# Task to complete
Reproduce only this span: the line containing "buildBase();", the line containing "imported = [obj", and every line between them, all exactly as given.

# Stored data

▬▬▬▬▬▬

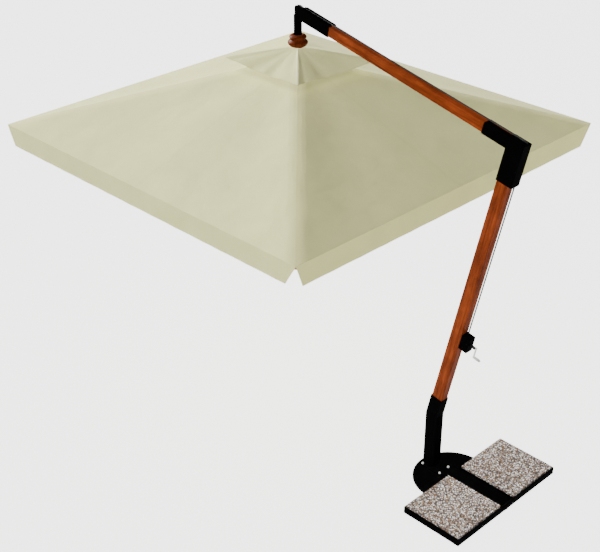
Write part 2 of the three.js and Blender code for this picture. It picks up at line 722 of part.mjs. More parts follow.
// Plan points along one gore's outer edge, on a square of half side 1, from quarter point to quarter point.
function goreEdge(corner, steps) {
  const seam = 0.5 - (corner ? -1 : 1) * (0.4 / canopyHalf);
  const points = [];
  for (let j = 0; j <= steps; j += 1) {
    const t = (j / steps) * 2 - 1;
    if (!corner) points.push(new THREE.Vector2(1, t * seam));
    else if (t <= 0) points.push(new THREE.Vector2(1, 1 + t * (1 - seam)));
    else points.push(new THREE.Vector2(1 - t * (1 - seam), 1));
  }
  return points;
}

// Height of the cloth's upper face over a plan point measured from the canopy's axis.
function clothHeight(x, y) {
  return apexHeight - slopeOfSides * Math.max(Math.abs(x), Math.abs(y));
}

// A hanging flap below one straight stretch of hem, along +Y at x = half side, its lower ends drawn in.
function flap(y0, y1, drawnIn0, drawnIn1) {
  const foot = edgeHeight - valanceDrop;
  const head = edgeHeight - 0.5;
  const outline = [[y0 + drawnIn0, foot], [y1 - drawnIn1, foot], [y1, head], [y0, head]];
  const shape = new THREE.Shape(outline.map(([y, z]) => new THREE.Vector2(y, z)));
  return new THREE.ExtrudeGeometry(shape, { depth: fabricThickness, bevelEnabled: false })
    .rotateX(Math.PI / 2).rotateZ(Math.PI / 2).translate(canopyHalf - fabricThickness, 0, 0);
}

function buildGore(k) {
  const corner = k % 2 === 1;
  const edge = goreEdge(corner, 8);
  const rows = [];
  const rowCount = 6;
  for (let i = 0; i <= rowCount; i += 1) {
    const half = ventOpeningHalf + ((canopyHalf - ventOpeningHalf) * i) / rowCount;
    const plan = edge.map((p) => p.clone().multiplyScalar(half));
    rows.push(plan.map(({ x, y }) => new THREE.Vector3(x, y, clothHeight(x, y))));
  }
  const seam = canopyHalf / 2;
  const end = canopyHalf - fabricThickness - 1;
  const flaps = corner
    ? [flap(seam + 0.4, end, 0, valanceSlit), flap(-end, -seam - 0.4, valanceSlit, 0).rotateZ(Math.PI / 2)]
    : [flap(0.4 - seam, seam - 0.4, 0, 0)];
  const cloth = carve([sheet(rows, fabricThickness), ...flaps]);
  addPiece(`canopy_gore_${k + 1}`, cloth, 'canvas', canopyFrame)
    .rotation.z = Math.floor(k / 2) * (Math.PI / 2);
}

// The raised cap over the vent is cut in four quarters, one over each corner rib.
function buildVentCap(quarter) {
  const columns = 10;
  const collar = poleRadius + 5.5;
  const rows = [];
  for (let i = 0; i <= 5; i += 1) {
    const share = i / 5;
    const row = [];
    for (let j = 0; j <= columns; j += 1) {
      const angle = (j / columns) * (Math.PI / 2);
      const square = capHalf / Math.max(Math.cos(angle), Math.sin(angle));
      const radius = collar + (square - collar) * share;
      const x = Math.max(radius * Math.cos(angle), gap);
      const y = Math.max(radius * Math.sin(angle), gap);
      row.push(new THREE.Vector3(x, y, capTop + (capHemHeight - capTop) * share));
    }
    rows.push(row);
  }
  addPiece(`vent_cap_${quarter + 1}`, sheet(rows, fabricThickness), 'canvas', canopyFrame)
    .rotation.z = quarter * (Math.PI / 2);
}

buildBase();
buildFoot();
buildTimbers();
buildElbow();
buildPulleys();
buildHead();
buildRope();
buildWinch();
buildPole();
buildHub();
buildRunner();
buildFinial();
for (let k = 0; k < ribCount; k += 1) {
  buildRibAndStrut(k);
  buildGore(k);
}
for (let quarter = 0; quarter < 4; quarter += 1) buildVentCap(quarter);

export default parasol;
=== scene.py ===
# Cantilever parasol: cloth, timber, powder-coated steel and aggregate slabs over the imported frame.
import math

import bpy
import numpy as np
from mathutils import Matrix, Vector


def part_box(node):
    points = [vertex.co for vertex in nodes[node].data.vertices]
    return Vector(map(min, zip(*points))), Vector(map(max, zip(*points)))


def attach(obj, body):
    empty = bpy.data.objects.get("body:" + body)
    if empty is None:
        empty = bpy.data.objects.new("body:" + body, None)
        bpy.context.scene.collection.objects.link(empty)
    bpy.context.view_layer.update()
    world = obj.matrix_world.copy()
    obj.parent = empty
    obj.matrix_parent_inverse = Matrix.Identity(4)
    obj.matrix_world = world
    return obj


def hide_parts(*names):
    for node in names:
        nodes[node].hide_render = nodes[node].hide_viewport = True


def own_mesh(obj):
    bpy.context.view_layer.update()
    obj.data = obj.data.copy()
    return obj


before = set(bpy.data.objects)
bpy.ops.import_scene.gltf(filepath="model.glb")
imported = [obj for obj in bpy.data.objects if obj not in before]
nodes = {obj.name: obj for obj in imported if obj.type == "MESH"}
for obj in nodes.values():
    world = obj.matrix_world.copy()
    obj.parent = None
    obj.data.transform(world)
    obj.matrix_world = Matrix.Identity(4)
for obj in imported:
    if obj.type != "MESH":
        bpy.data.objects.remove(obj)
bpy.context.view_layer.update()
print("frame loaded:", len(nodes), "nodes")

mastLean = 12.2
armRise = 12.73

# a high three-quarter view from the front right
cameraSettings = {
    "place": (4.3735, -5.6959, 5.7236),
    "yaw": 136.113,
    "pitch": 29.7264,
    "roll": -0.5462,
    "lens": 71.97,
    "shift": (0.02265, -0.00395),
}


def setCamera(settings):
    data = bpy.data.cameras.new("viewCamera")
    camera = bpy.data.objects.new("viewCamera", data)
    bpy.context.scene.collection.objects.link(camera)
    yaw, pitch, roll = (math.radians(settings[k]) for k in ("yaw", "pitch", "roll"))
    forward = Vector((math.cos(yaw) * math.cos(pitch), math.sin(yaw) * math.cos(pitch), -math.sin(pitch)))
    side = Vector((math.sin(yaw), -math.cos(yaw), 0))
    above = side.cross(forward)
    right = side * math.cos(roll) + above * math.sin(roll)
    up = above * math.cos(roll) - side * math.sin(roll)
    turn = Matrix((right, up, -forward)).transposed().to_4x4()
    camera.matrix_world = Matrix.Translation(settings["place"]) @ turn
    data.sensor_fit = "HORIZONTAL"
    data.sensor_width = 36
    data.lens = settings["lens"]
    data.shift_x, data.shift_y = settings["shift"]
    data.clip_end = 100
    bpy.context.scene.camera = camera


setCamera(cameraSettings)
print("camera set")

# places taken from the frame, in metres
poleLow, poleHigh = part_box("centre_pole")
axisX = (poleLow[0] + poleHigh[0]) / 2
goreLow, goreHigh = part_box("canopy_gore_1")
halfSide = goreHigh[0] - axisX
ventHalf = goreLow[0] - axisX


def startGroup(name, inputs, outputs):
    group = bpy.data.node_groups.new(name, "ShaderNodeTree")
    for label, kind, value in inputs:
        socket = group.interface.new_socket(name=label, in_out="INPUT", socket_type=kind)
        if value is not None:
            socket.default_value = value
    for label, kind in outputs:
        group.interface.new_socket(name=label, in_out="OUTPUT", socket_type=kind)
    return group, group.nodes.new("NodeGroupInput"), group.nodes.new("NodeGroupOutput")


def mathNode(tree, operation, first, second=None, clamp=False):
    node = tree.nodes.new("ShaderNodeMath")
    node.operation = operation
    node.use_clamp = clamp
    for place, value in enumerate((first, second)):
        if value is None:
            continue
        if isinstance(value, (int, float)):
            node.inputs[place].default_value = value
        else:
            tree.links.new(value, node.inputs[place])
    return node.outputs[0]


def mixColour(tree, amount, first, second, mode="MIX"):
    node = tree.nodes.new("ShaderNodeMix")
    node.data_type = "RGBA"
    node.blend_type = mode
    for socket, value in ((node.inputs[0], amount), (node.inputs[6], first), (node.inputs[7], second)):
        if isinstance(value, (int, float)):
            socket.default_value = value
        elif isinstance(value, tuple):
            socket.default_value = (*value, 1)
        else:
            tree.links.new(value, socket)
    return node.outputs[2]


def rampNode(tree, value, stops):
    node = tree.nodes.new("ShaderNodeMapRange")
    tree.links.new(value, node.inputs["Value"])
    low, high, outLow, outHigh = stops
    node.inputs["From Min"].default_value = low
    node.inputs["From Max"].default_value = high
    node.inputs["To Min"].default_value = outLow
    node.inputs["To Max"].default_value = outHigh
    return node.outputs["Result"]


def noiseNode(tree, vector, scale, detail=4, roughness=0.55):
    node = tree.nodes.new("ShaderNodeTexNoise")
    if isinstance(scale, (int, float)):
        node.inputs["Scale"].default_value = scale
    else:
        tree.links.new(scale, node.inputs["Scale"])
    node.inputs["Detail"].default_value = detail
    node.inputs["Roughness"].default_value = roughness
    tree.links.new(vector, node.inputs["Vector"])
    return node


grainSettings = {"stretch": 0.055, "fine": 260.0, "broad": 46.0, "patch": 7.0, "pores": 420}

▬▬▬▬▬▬

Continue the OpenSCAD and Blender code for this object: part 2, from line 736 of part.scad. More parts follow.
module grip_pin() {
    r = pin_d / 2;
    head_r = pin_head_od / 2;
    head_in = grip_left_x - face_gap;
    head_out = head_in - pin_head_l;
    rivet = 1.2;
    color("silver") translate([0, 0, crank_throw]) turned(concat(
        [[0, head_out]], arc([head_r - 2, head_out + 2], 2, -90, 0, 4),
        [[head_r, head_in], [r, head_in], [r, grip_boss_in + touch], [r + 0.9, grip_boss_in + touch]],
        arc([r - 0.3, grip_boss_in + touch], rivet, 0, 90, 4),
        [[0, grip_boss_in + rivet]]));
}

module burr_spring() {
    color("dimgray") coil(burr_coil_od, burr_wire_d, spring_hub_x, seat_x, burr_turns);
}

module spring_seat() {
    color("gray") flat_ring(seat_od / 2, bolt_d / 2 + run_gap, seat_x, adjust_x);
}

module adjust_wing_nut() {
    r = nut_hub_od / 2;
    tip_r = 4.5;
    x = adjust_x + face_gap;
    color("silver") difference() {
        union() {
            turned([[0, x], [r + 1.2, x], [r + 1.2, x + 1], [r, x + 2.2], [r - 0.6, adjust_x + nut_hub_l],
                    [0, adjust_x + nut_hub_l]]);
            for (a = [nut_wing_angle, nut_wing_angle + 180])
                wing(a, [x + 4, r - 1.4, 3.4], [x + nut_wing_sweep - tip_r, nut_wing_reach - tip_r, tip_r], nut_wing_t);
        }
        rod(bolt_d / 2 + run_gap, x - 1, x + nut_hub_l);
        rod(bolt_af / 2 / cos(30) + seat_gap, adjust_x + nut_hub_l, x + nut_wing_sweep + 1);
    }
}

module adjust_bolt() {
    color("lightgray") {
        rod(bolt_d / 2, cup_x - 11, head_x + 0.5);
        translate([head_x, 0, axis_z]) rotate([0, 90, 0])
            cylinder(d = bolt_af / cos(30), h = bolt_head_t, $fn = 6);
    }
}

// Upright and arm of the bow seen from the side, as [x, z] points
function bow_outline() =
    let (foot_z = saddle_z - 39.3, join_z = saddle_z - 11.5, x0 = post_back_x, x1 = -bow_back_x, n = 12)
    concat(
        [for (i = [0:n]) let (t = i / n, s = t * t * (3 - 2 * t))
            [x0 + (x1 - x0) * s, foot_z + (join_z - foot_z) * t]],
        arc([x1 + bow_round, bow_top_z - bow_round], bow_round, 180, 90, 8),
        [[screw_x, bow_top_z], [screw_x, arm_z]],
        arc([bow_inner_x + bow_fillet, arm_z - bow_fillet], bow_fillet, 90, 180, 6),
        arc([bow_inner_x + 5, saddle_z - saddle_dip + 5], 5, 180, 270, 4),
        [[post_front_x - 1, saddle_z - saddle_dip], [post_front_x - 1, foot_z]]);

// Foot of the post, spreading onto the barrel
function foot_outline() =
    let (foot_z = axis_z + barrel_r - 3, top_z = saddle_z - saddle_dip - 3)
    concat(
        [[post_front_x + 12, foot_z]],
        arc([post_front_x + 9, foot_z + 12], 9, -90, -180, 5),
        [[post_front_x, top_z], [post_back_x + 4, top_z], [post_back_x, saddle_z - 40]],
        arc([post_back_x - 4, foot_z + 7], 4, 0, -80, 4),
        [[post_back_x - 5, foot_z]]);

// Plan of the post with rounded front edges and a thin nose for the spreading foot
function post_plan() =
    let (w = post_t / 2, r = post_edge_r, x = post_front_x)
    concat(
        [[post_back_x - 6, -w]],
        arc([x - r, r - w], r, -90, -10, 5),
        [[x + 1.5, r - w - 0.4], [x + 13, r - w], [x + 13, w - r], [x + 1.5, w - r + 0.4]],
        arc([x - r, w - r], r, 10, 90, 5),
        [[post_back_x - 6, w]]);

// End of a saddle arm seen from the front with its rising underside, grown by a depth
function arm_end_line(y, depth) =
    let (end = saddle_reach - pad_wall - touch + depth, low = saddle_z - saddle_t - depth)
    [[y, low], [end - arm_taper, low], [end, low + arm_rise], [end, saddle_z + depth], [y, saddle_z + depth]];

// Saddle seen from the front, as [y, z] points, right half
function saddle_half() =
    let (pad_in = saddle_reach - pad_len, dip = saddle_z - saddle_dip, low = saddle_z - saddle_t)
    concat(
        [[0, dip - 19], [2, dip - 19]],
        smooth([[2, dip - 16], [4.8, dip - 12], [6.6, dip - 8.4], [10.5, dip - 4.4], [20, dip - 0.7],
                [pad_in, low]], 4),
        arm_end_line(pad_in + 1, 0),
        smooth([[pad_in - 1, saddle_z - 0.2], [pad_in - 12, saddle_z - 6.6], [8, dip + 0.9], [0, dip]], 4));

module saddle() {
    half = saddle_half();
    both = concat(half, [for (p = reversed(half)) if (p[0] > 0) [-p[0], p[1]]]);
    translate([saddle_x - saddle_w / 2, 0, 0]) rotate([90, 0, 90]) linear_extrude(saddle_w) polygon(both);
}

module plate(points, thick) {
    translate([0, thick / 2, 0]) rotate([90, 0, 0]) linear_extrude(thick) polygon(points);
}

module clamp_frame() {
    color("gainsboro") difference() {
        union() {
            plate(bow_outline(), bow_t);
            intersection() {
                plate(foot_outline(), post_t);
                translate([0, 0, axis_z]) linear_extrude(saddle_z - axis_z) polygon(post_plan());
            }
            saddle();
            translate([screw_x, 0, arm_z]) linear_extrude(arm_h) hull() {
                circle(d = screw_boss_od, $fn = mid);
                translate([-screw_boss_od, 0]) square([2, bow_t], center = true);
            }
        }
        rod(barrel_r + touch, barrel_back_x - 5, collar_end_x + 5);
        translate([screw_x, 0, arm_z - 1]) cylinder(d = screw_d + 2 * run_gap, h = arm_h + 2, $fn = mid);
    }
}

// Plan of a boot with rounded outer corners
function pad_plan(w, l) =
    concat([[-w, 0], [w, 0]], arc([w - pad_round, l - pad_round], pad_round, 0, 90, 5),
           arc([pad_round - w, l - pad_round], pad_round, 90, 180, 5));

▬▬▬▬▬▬

# Answer to the problem
buildBase();
buildFoot();
buildTimbers();
buildElbow();
buildPulleys();
buildHead();
buildRope();
buildWinch();
buildPole();
buildHub();
buildRunner();
buildFinial();
for (let k = 0; k < ribCount; k += 1) {
  buildRibAndStrut(k);
  buildGore(k);
}
for (let quarter = 0; quarter < 4; quarter += 1) buildVentCap(quarter);

export default parasol;
=== scene.py ===
# Cantilever parasol: cloth, timber, powder-coated steel and aggregate slabs over the imported frame.
import math

import bpy
import numpy as np
from mathutils import Matrix, Vector


def part_box(node):
    points = [vertex.co for vertex in nodes[node].data.vertices]
    return Vector(map(min, zip(*points))), Vector(map(max, zip(*points)))


def attach(obj, body):
    empty = bpy.data.objects.get("body:" + body)
    if empty is None:
        empty = bpy.data.objects.new("body:" + body, None)
        bpy.context.scene.collection.objects.link(empty)
    bpy.context.view_layer.update()
    world = obj.matrix_world.copy()
    obj.parent = empty
    obj.matrix_parent_inverse = Matrix.Identity(4)
    obj.matrix_world = world
    return obj


def hide_parts(*names):
    for node in names:
        nodes[node].hide_render = nodes[node].hide_viewport = True


def own_mesh(obj):
    bpy.context.view_layer.update()
    obj.data = obj.data.copy()
    return obj


before = set(bpy.data.objects)
bpy.ops.import_scene.gltf(filepath="model.glb")
imported = [obj for obj in bpy.data.objects if obj not in before]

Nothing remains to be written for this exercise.